L’acteur estime que le logiciel utilisé devait être gratuit ou peu coûteux car “la qualité du son était très mauvaise”.
Ses remarques ouvrent un autre aspect du débat : si les entreprises économes peuvent échanger de la main-d’œuvre contre l’intelligence artificielle, sans sacrifier autre chose.
Cependant, il a ajouté : “Ce qui est incontestable, c’est que nous ne pourrons jamais rivaliser avec elle en termes de temps. Vous donnez un script à cette technologie et en cinq minutes, vous l’avez traité et exprimé. Il ne reste plus qu’à faire un vérification finale.”
Épée à double tranchant
Malgré l’incertitude, il n’y a toujours pas de position claire sur la façon dont l’intelligence artificielle affectera les emplois humains, et de nombreux experts se demandent si le remplacement de masse redouté se produira réellement.
“Comme toute avancée technologique, elle a un double avantage. Elle peut être extrêmement utile et aussi causer des problèmes”, a déclaré Guillermo Simari, professeur d’intelligence artificielle et de logique computationnelle à l’Universidad Nacional del Sur de Bahía Blanca en Argentine.
“Même ainsi, dans un avenir prévisible, cette technologie ne devrait pas remplacer tous les emplois.”
Pour lui, il n’y a rien de nouveau dans le processus de remplacement des personnes par des machines, car c’est un schéma commun répété à travers l’histoire.
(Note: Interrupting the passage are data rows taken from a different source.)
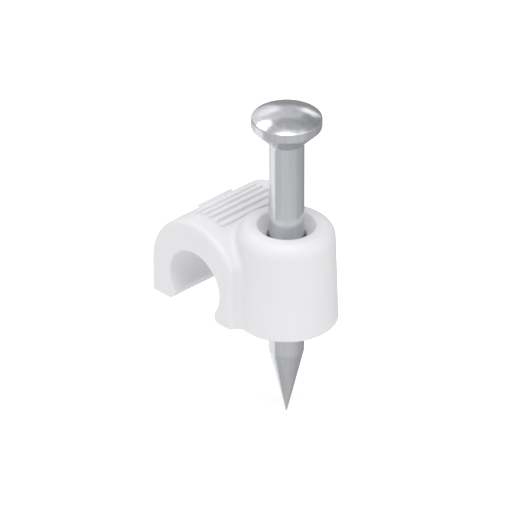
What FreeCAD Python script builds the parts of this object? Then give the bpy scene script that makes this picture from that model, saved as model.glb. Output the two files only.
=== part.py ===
import FreeCAD, Part
import math
import os

import Sketcher

# Nail-in cable clip: a one-piece moulded clip that arches over a round cable,
# and the hardened nail that hangs in its boss, ready to be driven.
#
# Frame, in millimetres: the nail stands along +Z and the wall face of the clip
# lies on Z = 0. The cable runs along Y, in a seat on the -X side of the nail.
# The origin is where the nail's axis passes through the wall face.

# Driving sizes, each with the words that go beside it in the sheet
SIZES = {
    "seat_radius": (2.0, "radius of the seat, that of the cable"),
    "nail_gap": (1.93, "nail axis to the near side of the cable seat"),
    "lip_height": (0.575, "height of the upright wall of each lip"),
    "lip_catch": (0.4, "how far each lip reaches in under the cable"),
    "boss_lip_round": (0.3, "rounding of the lip beside the boss, at the wall face"),
    "leg_lip_round": (0.55, "rounding of the leg's lip, which leads the cable in"),
    "crown_rise": (0.3, "centre of the crown's arc above the seat's axis"),
    "crown_wall": (1.53, "radius of the crown's outer arc less that of the seat"),
    "saddle_width": (6.86, "length of the saddle along the cable"),
    "saddle_setback": (0.92, "nail axis to the end of the saddle beside the boss"),
    "saddle_end_round": (0.9, "turn from the crown down to that end"),
    "saddle_edge_round": (0.33, "rounding of the saddle's outer edges"),
    "boss_height": (6.0, "top of the boss above the wall face"),
    "boss_radius": (2.92, "radius of the boss at the wall face"),
    "boss_draft": (1.75, "taper of the boss on each side, in degrees"),
    "boss_edge_round": (0.8, "rounding of the boss's top edge"),
    "boss_blend": (0.5, "hollow blend between the boss and the saddle"),
    "funnel_radius": (1.69, "radius of the funnel at the top of the boss"),
    "funnel_depth": (0.8, "depth of the funnel, down to the nail bore"),
    "bore_clearance": (0.01, "gap between the nail and its bore, all round"),
    "rib_count": (5, "ribs of the grip on the crown"),
    "rib_pitch": (0.475, "spacing of the ribs, measured round the crown"),
    "rib_width": (0.24, "width of one rib"),
    "rib_rise": (0.2, "height of a rib above the crown"),
    "rib_root": (0.3, "depth of a rib's root inside the crown"),
    "rib_length": (4.6, "length of a rib along the cable"),
    "short_rib_offset": (1.9, "from the top of the crown round to the short rib"),
    "short_rib_length": (2.6, "length of the short rib along the cable"),
    "nail_diameter": (2.0, "diameter of the nail's shank"),
    "nail_reach": (6.24, "length of nail below the wall face, as supplied"),
    "point_length": (4.1, "length of the tapered point"),
    "shank_length": (17.62, "from the tip to the underside cone of the head"),
    "head_diameter": (4.0, "diameter of the nail's head"),
    "head_cone": (1.02, "height of the cone under the head"),
    "head_band": (0.52, "height of the straight band round the head"),
    "head_dome": (0.56, "rise of the domed top of the head"),
    "head_edge_round": (0.12, "rounding of the two edges of the band"),
}

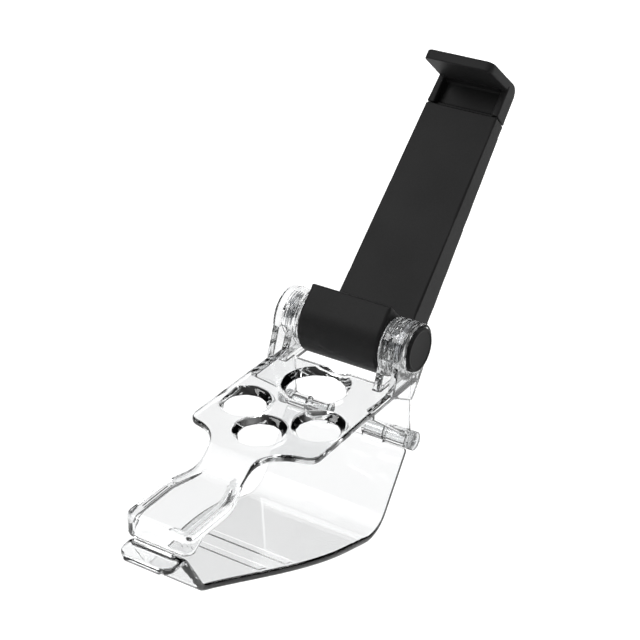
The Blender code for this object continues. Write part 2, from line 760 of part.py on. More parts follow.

Le premier exemple est l’invention de la voiture.
“Si nous avions demandé aux gens à l’époque ce qu’ils voulaient avant l’invention de l’automobile, la réponse aurait été des chevaux plus rapides. Beaucoup de gens ont perdu leur emploi, mais ils en ont trouvé des complémentaires.”
Le problème aujourd’hui est que le risque est plus grand. L’IA ne remplace plus les tâches physiques, mais aussi les tâches intellectuelles, celles qui jusqu’à présent n’étaient effectuées que par le cerveau humain.
Pour la première fois de l’histoire, les professionnels de la création sont en masse menacés et pourraient voir leur travail effectué par des machines.
“Si cette technologie est libre d’utilisation, ils peuvent travailler avec des voix créées synthétiquement et prendre en charge tous les travaux de diffusion sans payer les gens, car il n’y a pas de droit d’auteur”, explique l’acteur argentin.
“Quand on regarde le marché du travail, des milliers d’emplois pourraient être perdus du jour au lendemain, parmi lesquels des voix off et des illustrateurs”, ajoute-t-il.
De la spécialisation à la généralisation
La question que se posent de nombreux experts est de savoir dans quelle mesure la société doit-elle accepter l’automatisation massive de tous les emplois ?
Pour Graue et Simari, l’avenir idéal serait que les êtres humains et l’intelligence artificielle puissent se compléter dans le travail.
“On ne peut pas essayer de garder les emplois existants. Ce que nous devons faire, c’est éduquer la société pour qu’elle puisse s’adapter au changement de la manière la plus efficace possible”, déclare Simari.
“Ces 100 dernières années, il y a eu une course à la spécialisation des savoirs. Il va falloir s’orienter vers la généralisation des savoirs au lieu de cette spécialisation”, ajoute-t-il.
En ce moment, l’acteur argentin est à la recherche de nouveaux projets pour continuer à faire le métier qu’il aime.
Il n’a rien contre la chaîne YouTube qui a décidé de remplacer sa voix par une voix artificielle, mais il appelle à une régulation.
« À tout le moins, nous devons essayer d’utiliser l’intelligence artificielle à notre avantage, afin qu’elle améliore notre travail au lieu de nous remplacer.